Marie-Edith Douzima-Lawson, un des représentants légaux des victimes participant au procès, a demandé au ‘‘témoin 81’’ ce que les soldats avaient fait lorsqu’il les avait supplié de ne pas la violer. Elle a répliqué qu’ils l’avaient menacé de le violer également s’il continuait à protester. Il était ensuite sorti de la maison.

Le témoin a également parlé des viols et pillages généralisés commis par les soldats du MLC dans la banlieue PK 12. « Ils violaient, volaient, dérobaient des animaux et si les gens tentaient de résister, ils les frappaient », a-t-elle indiqué. Selon elle, ces crimes avaient cessé lorsque M. Bemba avait visité Bangui et s’était adressé à ses troupes.

Elle a indiqué que les soldats du MLC avaient arrêté de commettre des atrocités dans son quartier après la visite de M. Bemba.

2 Commentaires
  1. Merci pour ces informations
    mais je pose une question. Quel est l’incidence judiciaire, du fait que les atrocités aient diminué après que J Bemba ait parlé à ses troupes? est-ce ça peut aggraver sa situation ou l’attenuer

    • Cher Me Desire Balume,

      Je vous remercie pour votre commentaire. Le fait que les atrocités présumées aient diminué après que M. Bemba se soit adressé à ses troupes pourrait indiquer qu’il exerçait une autorité sur ces dernières. L’accusation tente de prouver que M. Bemba exerçait un commandement et un contrôle véritables sur les forces armées ayant commis les crimes. Si les crimes ont vraiment diminués après que M. Bemba ait parlé à ses troupes, cela pourrait démontrer que lorsque les forces du MLC étaient présentes en RCA, M. Bemba donnait des ordres que ses soldats ont suivi, qu’il dirigeait et contrôlait les commandants du MLC, et qu’il avait le pouvoir d’empêcher et de réprimer la commission des crimes.

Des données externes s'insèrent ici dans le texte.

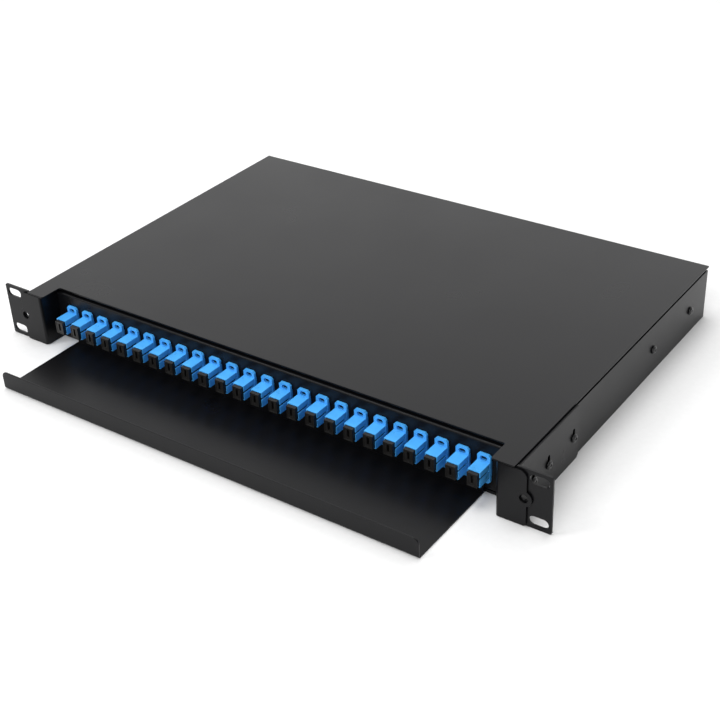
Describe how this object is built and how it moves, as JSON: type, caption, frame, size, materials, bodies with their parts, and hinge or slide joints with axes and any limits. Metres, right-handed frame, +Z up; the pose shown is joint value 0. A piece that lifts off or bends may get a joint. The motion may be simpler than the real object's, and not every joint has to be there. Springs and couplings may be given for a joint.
{
  "type": "fiber termination box",
  "caption": "Rack-mount steel enclosure with a sliding drawer: a row of fibre adapters behind a lipped cable tray, slotted ears and rear cable glands.",
  "frame": {"origin": "centre of the base of the whole box, on the surface that it stands on", "axes": "+X to the right seen from the front, +Y to the back, +Z up"},
  "size_m": [0.4826, 0.3876, 0.044],
  "materials": {
    "black_powder_coat": "fine satin powder coat, charcoal black",
    "black_screw": "black zinc, satin",
    "zinc_steel": "bright zinc plate",
    "gland_nylon": "moulded black nylon",
    "adapter_blue": "moulded blue plastic, satin",
    "dust_cap_black": "soft black moulding",
    "tray_plastic": "moulded black plastic",
    "holder_plastic": "moulded white plastic",
    "lid_clear": "clear polycarbonate"
  },
  "bodies": {
    "enclosure": {"case_shell": "black_powder_coat", "top_cover": "black_powder_coat", "rack_ear_right": "black_powder_coat", "rack_ear_left": "black_powder_coat", "ear_screw_1_right": "black_screw", "ear_screw_1_left": "black_screw", "ear_screw_2_right": "black_screw", "ear_screw_2_left": "black_screw", "ear_screw_3_right": "black_screw", "ear_screw_3_left": "black_screw", "slide_screw_1_right": "black_screw", "slide_screw_1_left": "black_screw", "slide_screw_2_right": "black_screw", "slide_screw_2_left": "black_screw", "cover_screw_right": "black_screw", "cover_screw_left": "black_screw", "slide_outer_right": "zinc_steel", "slide_outer_left": "zinc_steel", "gland_body_right": "gland_nylon", "gland_body_left": "gland_nylon", "gland_nut_right": "gland_nylon", "gland_nut_left": "gland_nylon", "gland_locknut_right": "gland_nylon", "gland_locknut_left": "gland_nylon"},
    "drawer": {"drawer_chassis": "black_powder_coat", "adapter_panel": "black_powder_coat", "front_tray": "black_powder_coat", "adapter_01": "adapter_blue", "adapter_02": "adapter_blue", "adapter_03": "adapter_blue", "adapter_04": "adapter_blue", "adapter_05": "adapter_blue", "adapter_06": "adapter_blue", "adapter_07": "adapter_blue", "adapter_08": "adapter_blue", "adapter_09": "adapter_blue", "adapter_10": "adapter_blue", "adapter_11": "adapter_blue", "adapter_12": "adapter_blue", "adapter_13": "adapter_blue", "adapter_14": "adapter_blue", "adapter_15": "adapter_blue", "adapter_16": "adapter_blue", "adapter_17": "adapter_blue", "adapter_18": "adapter_blue", "adapter_19": "adapter_blue", "adapter_20": "adapter_blue", "adapter_21": "adapter_blue", "adapter_22": "adapter_blue", "adapter_23": "adapter_blue", "adapter_24": "adapter_blue", "splice_tray": "tray_plastic", "splice_holder": "holder_plastic", "splice_tray_lid": "lid_clear", "cable_clamp_right": "zinc_steel", "cable_clamp_left": "zinc_steel", "slide_inner_right": "zinc_steel", "slide_inner_left": "zinc_steel"},
    "slide_middle_left": {"slide_middle_left": "zinc_steel"},
    "slide_middle_right": {"slide_middle_right": "zinc_steel"}
  },
  "joints": [
    {"name": "drawer_slide", "type": "slide", "parent": "enclosure", "child": "drawer", "axis": [0, -1, 0], "range_m": [0, 0.25]},
    {"name": "slide_middle_left_travel", "type": "slide", "parent": "enclosure", "child": "slide_middle_left", "axis": [0, -1, 0], "range_m": [0, 0.125]},
    {"name": "slide_middle_right_travel", "type": "slide", "parent": "enclosure", "child": "slide_middle_right", "axis": [0, -1, 0], "range_m": [0, 0.125]}
  ],
  "couplings": [
    {"joint": "slide_middle_left_travel", "follows": "drawer_slide", "ratio": 0.5},
    {"joint": "slide_middle_right_travel", "follows": "drawer_slide", "ratio": 0.5}
  ]
}
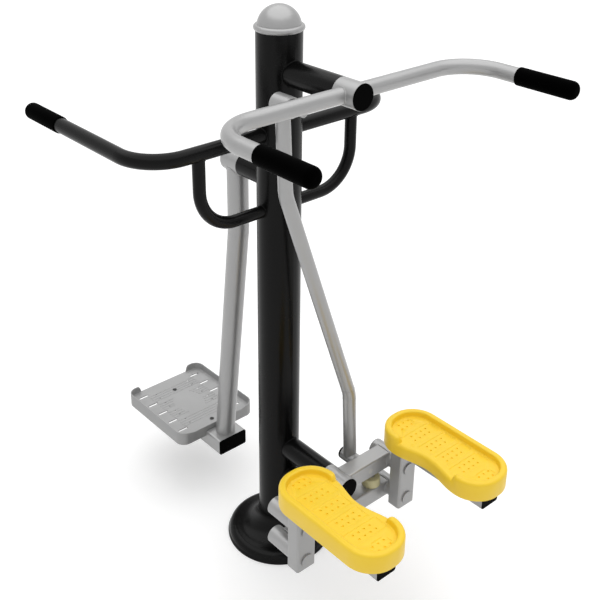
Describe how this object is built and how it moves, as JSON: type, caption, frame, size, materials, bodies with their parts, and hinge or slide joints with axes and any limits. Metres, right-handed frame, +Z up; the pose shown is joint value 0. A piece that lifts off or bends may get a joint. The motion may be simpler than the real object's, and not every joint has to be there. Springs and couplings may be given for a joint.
{
  "type": "stepper and surf trainer",
  "caption": "Outdoor fitness post with a rocking stepper linked to a moving handlebar on one side and a swinging surf board with fixed hand bar on the other.",
  "frame": {"origin": "centre of the base plate's underside, on the ground", "axes": "+Z up along the post, +X towards the stepper's pedals, the pendulum hangs on the -X side"},
  "size_m": [1.217, 0.8238, 1.5728],
  "materials": {
    "black_powder_coat": "satin powder coat",
    "silver_powder_coat": "satin powder coat",
    "black_plastic": "moulded, matt",
    "black_grip_rubber": "matt",
    "bearing_steel": "ground",
    "zinc_plated_steel": "zinc plated",
    "nylon": "turned",
    "yellow_plastic": "moulded, satin",
    "buffer_rubber": "moulded",
    "cast_aluminium": "cast and coated, matt"
  },
  "bodies": {
    "frame": {"post": "black_powder_coat", "post_cap": "silver_powder_coat", "base_plate": "black_powder_coat", "base_cover": "black_powder_coat", "handlebar_arm": "black_powder_coat", "rocker_arms": "black_powder_coat", "pendulum_arm": "black_powder_coat", "arm_end_plugs": "bearing_steel", "pivot_axles": "bearing_steel", "axle_spacers": "zinc_plated_steel", "axle_nuts": "zinc_plated_steel", "surf_bars": "black_powder_coat", "surf_grips": "black_grip_rubber", "brace_loops": "black_powder_coat"},
    "handlebar": {"handlebar_hub": "silver_powder_coat", "handlebars": "silver_powder_coat", "handlebar_grips": "black_grip_rubber", "handlebar_bearings": "bearing_steel", "handlebar_hub_cap": "black_plastic", "link_lug": "silver_powder_coat", "link_top_pin": "zinc_plated_steel"},
    "upper_beam": {"upper_beam_hub": "silver_powder_coat", "upper_beam_tubes": "silver_powder_coat", "upper_beam_sleeves": "silver_powder_coat", "upper_beam_bearings": "bearing_steel", "upper_beam_bushes": "nylon", "upper_beam_caps": "black_plastic", "link_low_pin": "zinc_plated_steel"},
    "lower_beam": {"lower_beam_hub": "silver_powder_coat", "lower_beam_tubes": "silver_powder_coat", "lower_beam_sleeves": "silver_powder_coat", "lower_beam_bearings": "bearing_steel", "lower_beam_bushes": "nylon", "lower_beam_caps": "black_plastic", "rubber_buffers": "buffer_rubber", "buffer_bolts": "zinc_plated_steel"},
    "left_step": {"leg_left": "silver_powder_coat", "pedal_left": "yellow_plastic", "leg_pins_left": "zinc_plated_steel", "pedal_bolts_left": "zinc_plated_steel", "pedal_arm_caps_left": "black_plastic"},
    "right_step": {"leg_right": "silver_powder_coat", "pedal_right": "yellow_plastic", "leg_pins_right": "zinc_plated_steel", "pedal_bolts_right": "zinc_plated_steel", "pedal_arm_caps_right": "black_plastic"},
    "link": {"link_rod": "silver_powder_coat", "link_sleeves": "silver_powder_coat", "link_bushes": "nylon", "link_caps": "black_plastic"},
    "pendulum": {"pendulum_hub": "silver_powder_coat", "pendulum_tube": "silver_powder_coat", "pendulum_bearings": "bearing_steel", "pendulum_hub_cap": "black_plastic", "foot_tube": "silver_powder_coat", "foot_tube_caps": "black_plastic", "foot_plate": "cast_aluminium", "foot_plate_bolts": "zinc_plated_steel"}
  },
  "joints": [
    {"name": "upper_beam_rock", "type": "hinge", "parent": "frame", "child": "upper_beam", "pos_m": [0.245, 0, 0.33], "axis": [1, 0, 0], "range_deg": [-18, 18]},
    {"name": "lower_beam_rock", "type": "hinge", "parent": "frame", "child": "lower_beam", "pos_m": [0.245, 0, 0.233], "axis": [1, 0, 0], "range_deg": [-18, 18]},
    {"name": "left_leg_pivot", "type": "hinge", "parent": "upper_beam", "child": "left_step", "pos_m": [0.245, -0.1855, 0.33], "axis": [1, 0, 0], "range_deg": [-18, 18]},
    {"name": "right_leg_pivot", "type": "hinge", "parent": "upper_beam", "child": "right_step", "pos_m": [0.245, 0.1855, 0.33], "axis": [1, 0, 0], "range_deg": [-18, 18]},
    {"name": "link_low_pivot", "type": "hinge", "parent": "upper_beam", "child": "link", "pos_m": [0.188, 0.0995, 0.33], "axis": [1, 0, 0], "range_deg": [-18, 18]},
    {"name": "handlebar_rock", "type": "hinge", "parent": "frame", "child": "handlebar", "pos_m": [0.245, 0, 1.4165], "axis": [1, 0, 0], "range_deg": [-18, 18]},
    {"name": "pendulum_swing", "type": "hinge", "parent": "frame", "child": "pendulum", "pos_m": [-0.17, 0, 1.131], "axis": [1, 0, 0], "range_deg": [-25, 25]}
  ],
  "couplings": [
    {"joint": "lower_beam_rock", "follows": "upper_beam_rock", "ratio": 1},
    {"joint": "left_leg_pivot", "follows": "upper_beam_rock", "ratio": -1},
    {"joint": "right_leg_pivot", "follows": "upper_beam_rock", "ratio": -1},
    {"joint": "link_low_pivot", "follows": "upper_beam_rock", "ratio": -0.969},
    {"joint": "handlebar_rock", "follows": "upper_beam_rock", "ratio": -1}
  ]
}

La défense a toutefois soutenu que c’était plutôt l’ancien président de la RCA, Ange-Félix Patassé, qui exerçait le contrôle sur les troupes du MLC lorsqu’elles étaient présentes dans le pays. Au final, il reviendra aux juges de décider, en se basant sur les preuves présentées, si le fait que M. Bemba se soit adressé à ses troupes plaide en sa faveur ou pas.